As Paul revealed to me what his father would do if he encountered a stray dog on his property, it began to dawn on me that guns could be used to ends I had not anticipated nor would have allowed had I had the choice. Of course he could shoot a dog, but would he? Why? The answer Paul gave me was not satisfactory, but it didn't seem to matter as long as the dog was nowhere to be seen. Nothing to fear, no worries.

Then we saw the dog. Even from across the tank I could tell that it was a Collie. I should say here that I am not a dog 'person' if you will, and my ability to recognize a breed had more to do with the fact that I'd seen 'Lassie' and this was the one breed, other than a German Shepard, that I could easily recognize. Had it been a German Shepard instead of a Collie, things might have been different, for the affable Collie bounded over to greet us as soon as it spied us. It was a beautiful dog as I recall, even if that recollection may be enhanced by the inevitable end that he faced, I felt something special about him.
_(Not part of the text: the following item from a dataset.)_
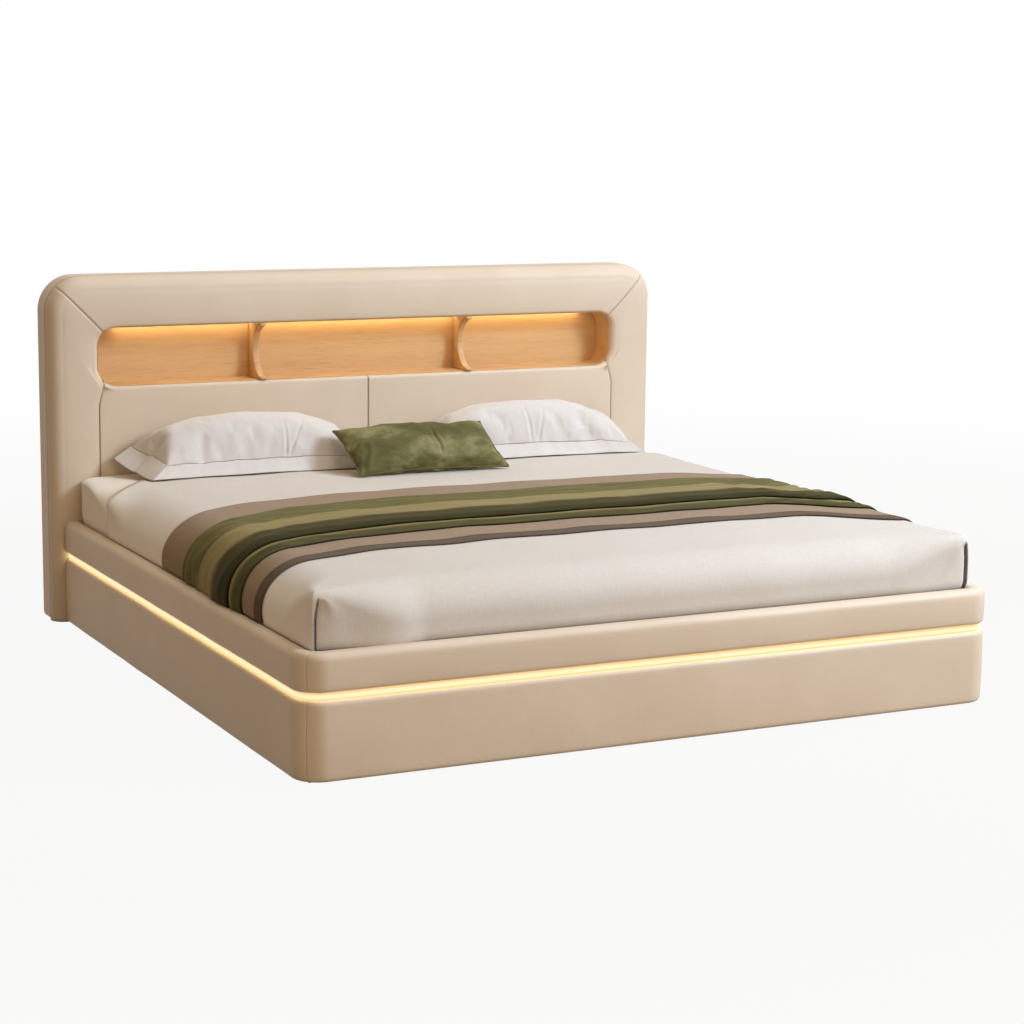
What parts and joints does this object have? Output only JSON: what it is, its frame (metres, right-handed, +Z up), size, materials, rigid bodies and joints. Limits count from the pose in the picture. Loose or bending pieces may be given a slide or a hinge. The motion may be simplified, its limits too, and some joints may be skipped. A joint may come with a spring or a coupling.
{
  "type": "storage bed",
  "caption": "Upholstered double bed with a lit oak niche in its headboard, a light groove round its base, bedding, and a gas strut platform that lifts over two storage wells.",
  "frame": {"origin": "on the floor under the middle of the whole bed's box", "axes": "+Z up, the foot end faces -Y, the headboard stands at +Y, +X is to the right seen from the foot"},
  "size_m": [2.2, 2.21, 1.12],
  "materials": {
    "leather": "smooth cream leather, fine grain, satin",
    "backing": "dark non-woven backing cloth over board",
    "oak": "oak veneer, satin lacquer",
    "board": "plywood, bare",
    "light": "frosted diffuser, lit warm white",
    "aluminium": "anodised",
    "black_plastic": "moulded, fine texture",
    "steel": "black powder coat",
    "rod": "polished",
    "fitted_sheet": "beige cotton sateen sheet",
    "duvet_linen": "washed oat linen",
    "pillow_cotton": "soft cotton, slightly creased",
    "taupe_cloth": "plain woven taupe cloth",
    "olive_velvet": "crushed olive velvet"
  },
  "bodies": {
    "bed_base": {"headboard_carcass": "leather", "headboard_back": "backing", "pad_top": "leather", "pad_post_left": "leather", "pad_post_right": "leather", "pad_lower_left": "leather", "pad_lower_right": "leather", "niche_liner": "oak", "niche_back": "oak", "niche_divider_left": "oak", "niche_divider_right": "oak", "niche_led_channel": "aluminium", "niche_led_diffuser": "light", "power_inlet": "black_plastic", "side_board_left": "board", "side_board_right": "board", "foot_board": "board", "head_board": "board", "lower_pad_foot": "leather", "lower_pad_left": "leather", "lower_pad_right": "leather", "rail_pad_foot": "leather", "rail_pad_left": "leather", "rail_pad_right": "leather", "led_strip": "light", "centre_partition": "board", "storage_floor_left": "board", "storage_floor_right": "board", "side_ledge_left": "board", "side_ledge_right": "board", "foot_ledge": "board", "foot_bracket_left": "steel", "foot_bracket_right": "steel", "head_bracket_left": "steel", "head_bracket_right": "steel", "led_driver": "black_plastic", "lift_base_plate_left": "steel", "lift_base_plate_right": "steel"},
    "lift_arm_left_body": {"lift_arm_left": "steel"},
    "lift_arm_right_body": {"lift_arm_right": "steel"},
    "guide_arm_left_body": {"guide_arm_left": "steel"},
    "guide_arm_right_body": {"guide_arm_right": "steel"},
    "strut_cylinder_left_body": {"strut_cylinder_left": "steel"},
    "strut_cylinder_right_body": {"strut_cylinder_right": "steel"},
    "strut_rod_left_body": {"strut_rod_left": "rod"},
    "strut_rod_right_body": {"strut_rod_right": "rod"},
    "platform": {"platform_frame": "steel", "deck_panel_left": "board", "deck_panel_right": "board", "mattress_stop": "steel", "lift_top_bracket_left": "steel", "lift_top_bracket_right": "steel", "mattress": "fitted_sheet", "duvet": "duvet_linen", "runner": "taupe_cloth", "throw": "olive_velvet", "pillow_left": "pillow_cotton", "pillow_right": "pillow_cotton", "lumbar_cushion": "olive_velvet"}
  },
  "joints": [
    {"name": "platform_lift", "type": "hinge", "parent": "bed_base", "child": "lift_arm_left_body", "pos_m": [-1.0005, 0.40635, 0.11686], "axis": [1, 0, 0], "range_deg": [0, 75]},
    {"name": "platform_tilt", "type": "hinge", "parent": "lift_arm_left_body", "child": "platform", "pos_m": [-1.0005, 0.675, 0.212], "axis": [-1, 0, 0], "range_deg": [0, 108.75]},
    {"name": "lift_arm_right_turn", "type": "hinge", "parent": "bed_base", "child": "lift_arm_right_body", "pos_m": [1.0005, 0.40635, 0.11686], "axis": [1, 0, 0], "range_deg": [0, 75]},
    {"name": "guide_arm_left_turn", "type": "hinge", "parent": "bed_base", "child": "guide_arm_left_body", "pos_m": [-0.9925, 0.30838, 0.10715], "axis": [1, 0, 0], "range_deg": [0, 69.3]},
    {"name": "guide_arm_right_turn", "type": "hinge", "parent": "bed_base", "child": "guide_arm_right_body", "pos_m": [0.9925, 0.30838, 0.10715], "axis": [1, 0, 0], "range_deg": [0, 69.3]},
    {"name": "strut_left_turn", "type": "hinge", "parent": "bed_base", "child": "strut_cylinder_left_body", "pos_m": [-0.97, 0.46485, 0.04487], "axis": [1, 0, 0], "range_deg": [0, 64.13]},
    {"name": "strut_right_turn", "type": "hinge", "parent": "bed_base", "child": "strut_cylinder_right_body", "pos_m": [0.97, 0.46485, 0.04487], "axis": [1, 0, 0], "range_deg": [0, 64.13]},
    {"name": "strut_left_extend", "type": "slide", "parent": "strut_cylinder_left_body", "child": "strut_rod_left_body", "axis": [0, 0.8172, 0.5763], "range_m": [0, 0.1001]},
    {"name": "strut_right_extend", "type": "slide", "parent": "strut_cylinder_right_body", "child": "strut_rod_right_body", "axis": [0, 0.8172, 0.5763], "range_m": [0, 0.1001]}
  ],
  "couplings": [
    {"joint": "platform_tilt", "follows": "platform_lift", "ratio": 1.45},
    {"joint": "lift_arm_right_turn", "follows": "platform_lift", "ratio": 1},
    {"joint": "guide_arm_left_turn", "follows": "platform_lift", "ratio": 0.92392},
    {"joint": "guide_arm_right_turn", "follows": "platform_lift", "ratio": 0.92392},
    {"joint": "strut_left_turn", "follows": "platform_lift", "ratio": 0.85494},
    {"joint": "strut_right_turn", "follows": "platform_lift", "ratio": 0.85494},
    {"joint": "strut_left_extend", "follows": "platform_lift", "m_per_rad": 0.07642},
    {"joint": "strut_right_extend", "follows": "platform_lift", "m_per_rad": 0.07642}
  ]
}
How he got there, and to whom he had belonged before he arrived on the Glenn's property I will never know. How he followed us around that day, in spite of our best efforts to scare him off, sticks with me more. He was obviously someone's pet, not feral or even starving, he had somehow gotten out of his territory and, in the middle of a grand adventure, gotten lost.

Certainly he wasn't trying to ask us for directions home, but then he wasn't afraid to seek out our companionship. Possibly he had more practical needs.
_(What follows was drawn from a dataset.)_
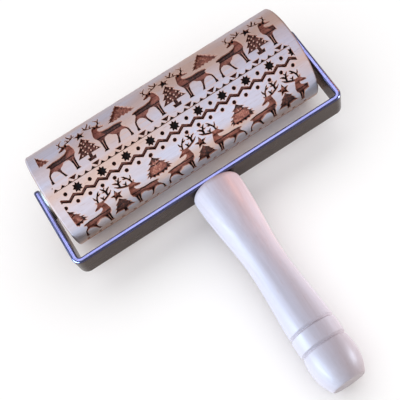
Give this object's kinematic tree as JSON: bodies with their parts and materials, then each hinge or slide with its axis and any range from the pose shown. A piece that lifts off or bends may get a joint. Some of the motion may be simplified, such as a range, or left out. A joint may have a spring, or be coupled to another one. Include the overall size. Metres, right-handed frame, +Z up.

"You think he's hungry? I asked.

"Prob'ly."

"We should get him somthin' to eat."

"Nah. We should run him off."

"We can feed him then we can get him to run off," I said.
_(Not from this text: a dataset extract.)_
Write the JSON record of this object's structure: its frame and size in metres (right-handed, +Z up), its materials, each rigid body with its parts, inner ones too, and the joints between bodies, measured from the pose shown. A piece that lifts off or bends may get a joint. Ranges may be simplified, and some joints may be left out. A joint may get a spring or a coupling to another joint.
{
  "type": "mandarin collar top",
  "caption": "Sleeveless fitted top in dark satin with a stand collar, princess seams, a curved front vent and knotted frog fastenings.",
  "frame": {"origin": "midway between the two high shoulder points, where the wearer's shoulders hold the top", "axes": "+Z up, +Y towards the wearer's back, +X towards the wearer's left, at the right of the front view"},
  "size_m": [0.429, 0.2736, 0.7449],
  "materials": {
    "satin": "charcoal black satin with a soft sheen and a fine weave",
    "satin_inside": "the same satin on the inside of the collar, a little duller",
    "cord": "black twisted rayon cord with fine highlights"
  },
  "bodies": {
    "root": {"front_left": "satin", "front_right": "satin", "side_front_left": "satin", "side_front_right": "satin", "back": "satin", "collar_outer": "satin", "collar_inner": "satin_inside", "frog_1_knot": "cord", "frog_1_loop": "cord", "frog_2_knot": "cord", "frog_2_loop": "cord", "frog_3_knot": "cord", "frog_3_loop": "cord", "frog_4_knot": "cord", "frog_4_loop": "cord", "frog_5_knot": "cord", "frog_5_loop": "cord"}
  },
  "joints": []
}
"We can't just let him starve."

"He aint starvin."

"Yeah, but he's hungry, and if we don't feed him he will be starving. We can't just let him go off hungry. Let's feed him, then we can run him off. After all, we got all day."

"We'll I s'pose we could give a meal for the road."

The Glenn's kept a 50 pound sack of dog food for their own three dogs in the garage. I ran back to the house and scooped up a coffee can full of food. Sure enough, the Collie was plenty happy to get that food, but in hindsight, this was the completely wrong thing to do. Try telling that to a couple of eight-year-olds who still know that they can change the world. Sometimes, an act of kindness, it seems, can set in motion the worst possible consequences. The most difficult part of life, for me has been, from that day till this, figuring out when it is appropriate to be kind and when it is necessary to be hard.

The remainder of the events that day are missing from my memory. I know that the Collie followed us all day, and in spite of our best efforts to make him leave, I think he sensed our kindness and assumed that no harm would come to him in our association. Sadly, the opposite was true, and I find myself wondering today if I might not have made this very mistake more than once.